J10.3 Comparison of N2O Fluxes Measured Using Flux-Gradient, Eddy-Covariance and Chamber Methods from an Agricultural Site Subjected to Different Nitrogen Fertilizer Treatments

Thursday, 23 June 2016: 11:00 AM
Arches (Sheraton Salt Lake City Hotel)
Claudia Wagner-Riddle, University of Guelph, Guelph, ON, Canada; and S. Brown, S. Sargent, and P. V. Ferrari Machado

Nitrous oxide fluxes from agricultural lands occur over short-lived emission events with the timing and magnitude dependent on management, soil, and climatic conditions. A thorough assessment of N2O emissions from fertilized fields requires methods capable of measuring fluxes at detailed temporal scale while integrating over large spatial scales. A study investigating the effect of nitrogen fertilizer treatment on the total annual N2O emissions from cornfields in Southern, Ontario, Canada provided the setting to analyze three methods for measuring N2O fluxes from May 2015 to April 2016. Four 4-ha plots within a homogeneous 30-ha area were each subject to different nitrogen fertilizer source and timing treatments. N2O fluxes were measured by eddy-covariance (EC) using a new tunable diode laser trace gas analyzer (TGA200A, Campbell Scientific), by multi-plot flux gradient (FG) using a earlier version of the same analyzer (TGA100A), and automatic chambers interfaced with a Fourier Transform Infra-red analyzer (FTIR, Gasmet). Eddy-covariance is a standard method for measuring fluxes at the resolutions required to assess trace gas emissions, and was deployed in one of the four plots. Multi-plot FG measurements have the advantage of providing year-round, spatially integrated, semi-continuous fluxes for side-by-side comparisons of N2O fluxes from separate treatments under similar climatic and soil conditions, but is a less common practice. Chambers have the advantage of being the most direct means of measuring soil fluxes; however, spatial resolution is low, and in our case was limited to 2 of the 4 plots.
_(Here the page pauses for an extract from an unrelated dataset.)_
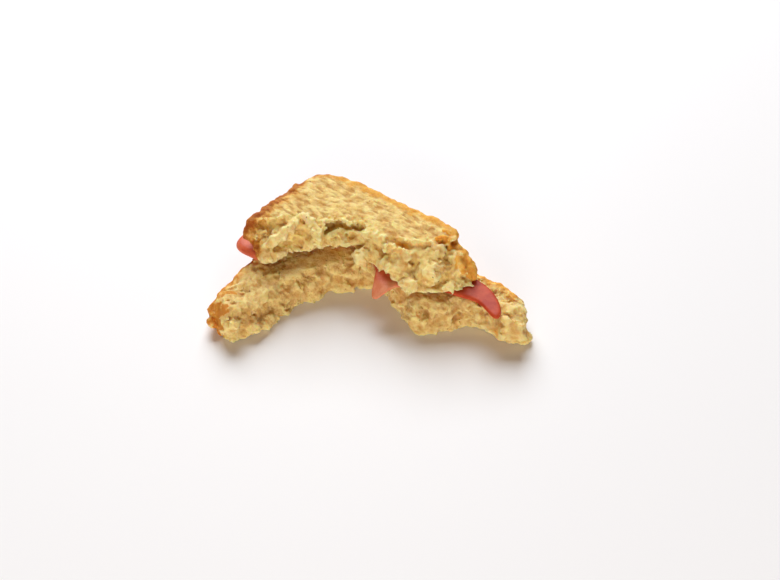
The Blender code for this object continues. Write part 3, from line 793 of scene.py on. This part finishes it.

Preliminary results showed that temporal patterns measured by each of the methods matched for three post-fertilizer N2O emission events of one plot. N2O fluxes measured by the FG system correlated with the EC fluxes but magnitudes were slightly lower than the EC fluxes. Chamber measurements confirmed the emission of N2O, but the lack of spatial coverage resulted in poor correlations between the chamber and the EC and FG measurements.